La protesta di Ferrigno, per ventisei anni ristretto in penitenziari di mezz’Italia, è scattata al culmine della disperazione. “Non riusciamo più ad andare avanti – ammette la moglie Concetta Marrale – siamo stati costretti a vivere per tre mesi senza corrente elettrica perché non avevamo le risorse economiche per pagare le bollette. Tutti sembrano volerci assicurare soluzioni provvisorie. Poche centinaia di ore per uno o due mesi e poi? Oramai siamo classificati come mafiosi e, per questa ragione, ci evitano neanche fossimo cani randagi”.

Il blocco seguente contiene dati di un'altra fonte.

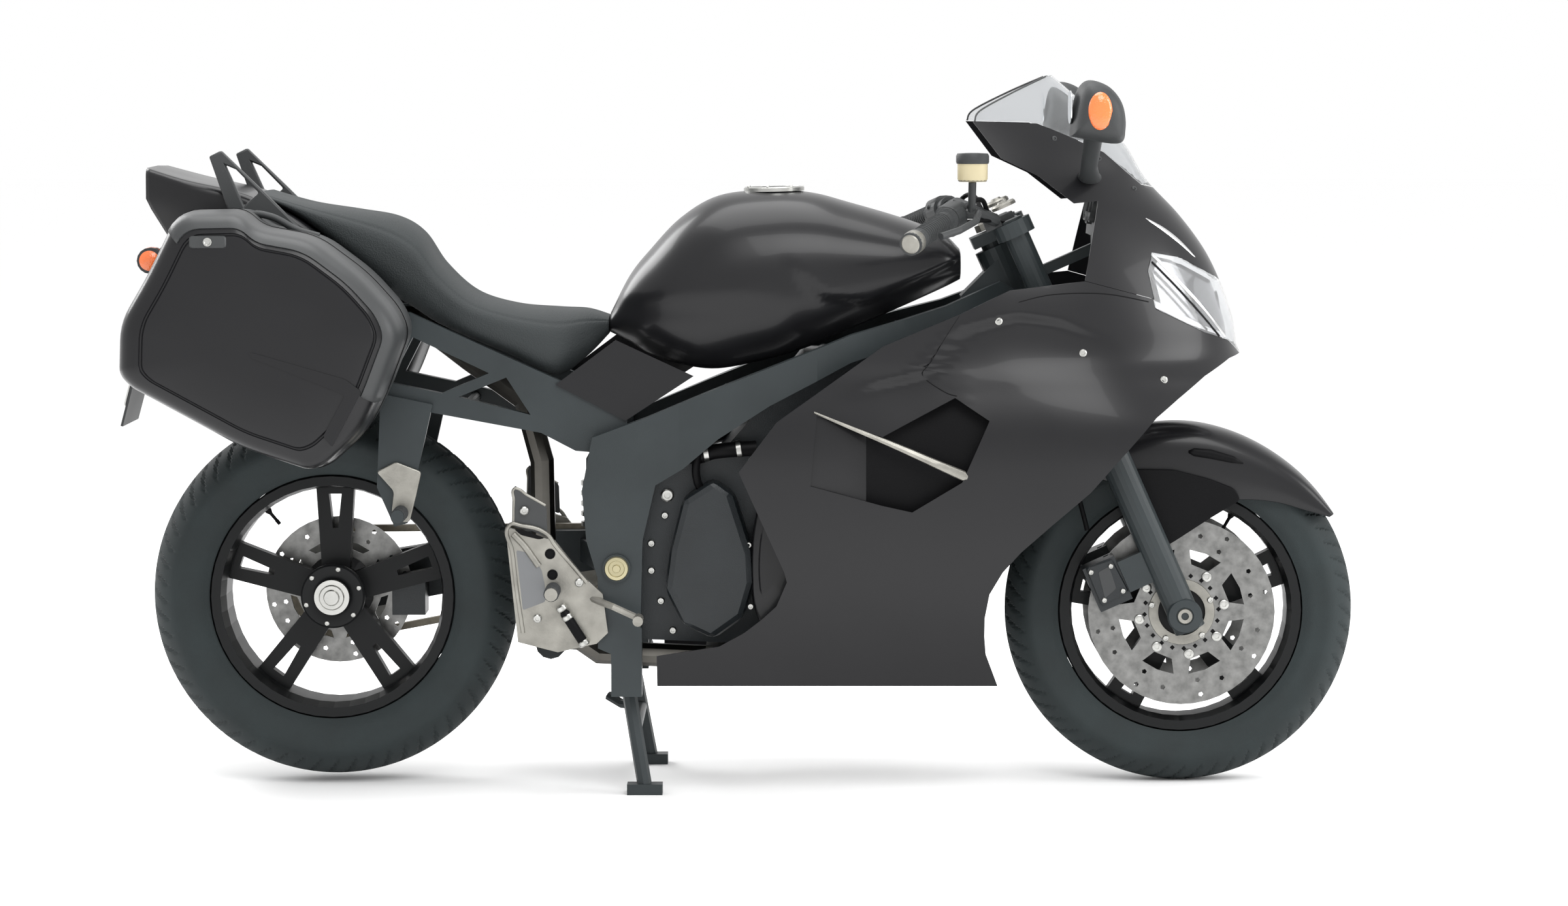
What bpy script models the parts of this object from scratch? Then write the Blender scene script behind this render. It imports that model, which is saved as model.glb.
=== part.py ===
"""A sport touring motorcycle on its centre stand, with its two panniers.

Metres. +X is forward, +Y is the rider's left, +Z is up. The origin is on the floor,
at the middle of the length and of the width.
"""

from math import acos, atan2, cos, degrees, pi, radians, sin, tan

import bmesh
import bpy
from mathutils import Matrix, Vector

# Driving dimensions
WHEELBASE = 1.457
BIKE_HEIGHT = 1.218
REAR_REACH = 1.086
FRONT_TYRE_RADIUS = 0.300
REAR_TYRE_RADIUS = 0.315
REAR_LIFT = 0.011
RAKE = radians(24)
TRAIL = 0.090
SEAT_GAP = 0.0003
RUNNING_GAP = 0.0008
OVERRUN = 0.010
ROUND_STEPS = 44
SMALL_STEPS = 20

# Where the wheels stand
MID_X = (REAR_REACH - WHEELBASE / 2 - FRONT_TYRE_RADIUS) / 2
FRONT_AXLE = Vector((MID_X + WHEELBASE / 2, 0, FRONT_TYRE_RADIUS))
REAR_AXLE = Vector((MID_X - WHEELBASE / 2, 0, REAR_TYRE_RADIUS + REAR_LIFT))

# Wheels and tyres
TYRE_BEAD_RADIUS = 0.2105
RIM_OPENING_RADIUS = 0.186
RIM_LIP_RADIUS = 0.221
RIM_WALL = 0.006
FRONT_TYRE_HALF_WIDTH = 0.060
REAR_TYRE_HALF_WIDTH = 0.090
FRONT_RIM_HALF_WIDTH = 0.050
REAR_RIM_HALF_WIDTH = 0.075
SPOKE_COUNT = 5
SPOKE_HALF_THICKNESS = 0.014
SPOKE_ROOT_HALF_WIDTH = 0.024
SPOKE_TIP_HALF_WIDTH = 0.033
SPOKE_SLOT_HALF_WIDTH = 0.011
SPOKE_SLOT_INNER_RADIUS = 0.112
SPOKE_SLOT_OUTER_RADIUS = 0.172
FRONT_SPOKE_PHASE = radians(23)
REAR_SPOKE_PHASE = radians(18)
HUB_RADIUS = 0.040
FRONT_HUB_FLANGE_RADIUS = 0.058
FRONT_HUB_HALF_LENGTH = 0.0672
FRONT_AXLE_RADIUS = 0.0125
REAR_HUB_LEFT = 0.040
REAR_HUB_RIGHT = 0.066
REAR_HUB_FLANGE_RADIUS = 0.062
REAR_NUT_RADIUS = 0.031
REAR_NUT_HEIGHT = 0.016

# Brake discs
DISC_THICKNESS = 0.005
FRONT_DISC_RADIUS = 0.160
FRONT_DISC_BAND = 0.052
FRONT_DISC_BORE = 0.046
REAR_DISC_RADIUS = 0.1275
REAR_DISC_BORE = 0.050
DISC_HOLE_RADIUS = 0.0045
DISC_WINDOW_COUNT = 8
DISC_CLEARANCE = 0.005

# Fork and steering head
HEAD_HEIGHT = BIKE_HEIGHT * 0.7102
HEAD_LENGTH = 0.130
HEAD_OUTER_RADIUS = 0.034
HEAD_BORE_RADIUS = 0.021
STEM_RADIUS = 0.0202
FORK_OFFSET = FRONT_TYRE_RADIUS * sin(RAKE) - TRAIL * cos(RAKE)
FORK_HALF_SPACING = 0.108
SLIDER_RADIUS = 0.027
TUBE_RADIUS = 0.0215
SLIDER_LENGTH = 0.335
SLIDER_TAIL = 0.028
YOKE_THICKNESS = 0.026
YOKE_GAP = 0.006
YOKE_MARGIN = 0.012
TUBE_TOP = 0.030
CALIPER_RADIUS = 0.136
CALIPER_ANGLE = radians(156)
CALIPER_LENGTH = 0.080
CALIPER_DEPTH = 0.046
CALIPER_JAW = 0.0065

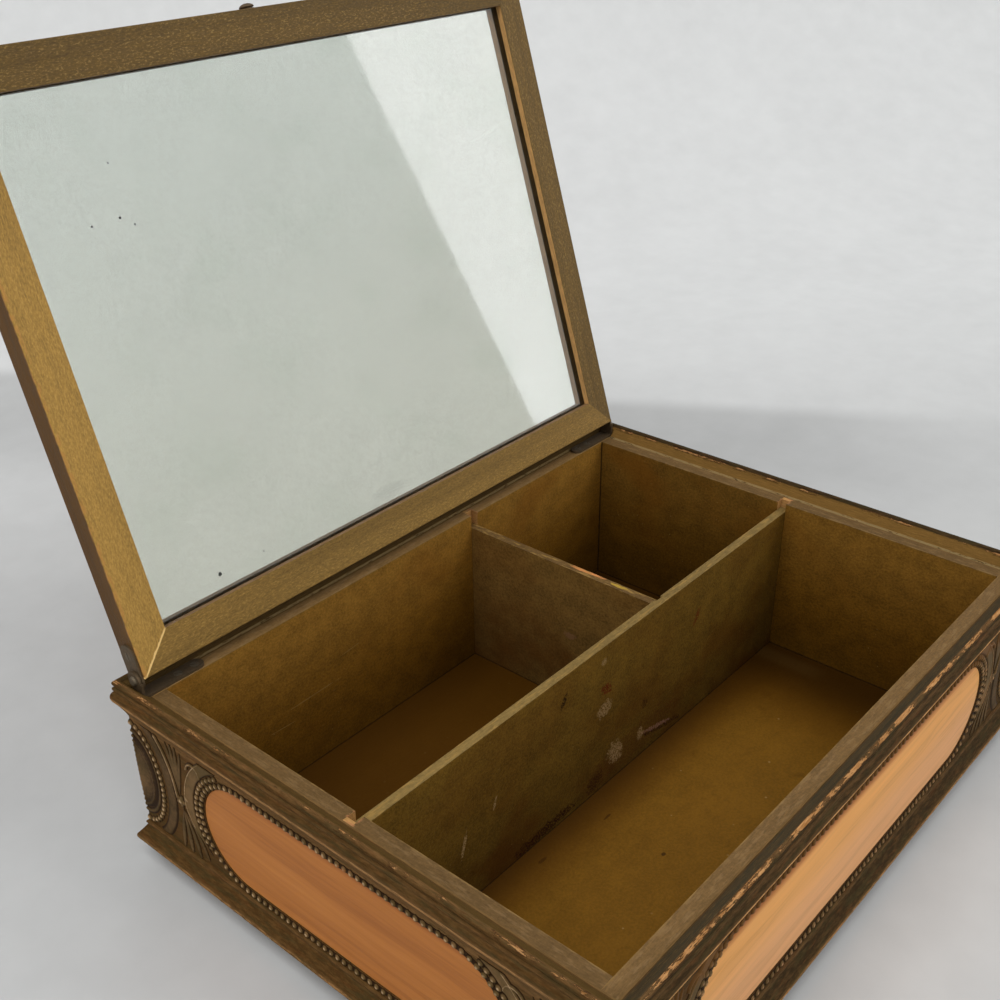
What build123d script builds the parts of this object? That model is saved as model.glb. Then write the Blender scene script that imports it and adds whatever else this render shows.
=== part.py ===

La protesta dell’ex detenuto proseguirà fino a quando non otterrà una risposta alle sue richieste. “Non ho molto da perdere – continua – sia io che mia moglie abbiamo bisogno di cure ma, senza soldi, come dovremmo fare? Rimanendo disoccupato, inoltre, rischio che i magistrati di sorveglianza mi indichino come socialmente pericoloso. Non ce la faccio più”.
L’appello dei due coniugi, seguiti dall’avvocato Lucio Greco, è rivolto al primo cittadino Angelo Fasulo e, più in generale, a chi possa assicurargli una possibilità di riscatto. “Ho scontato la mia pena per ventisei anni – conclude Ferrigno – ma non posso essere marchiato a vita”.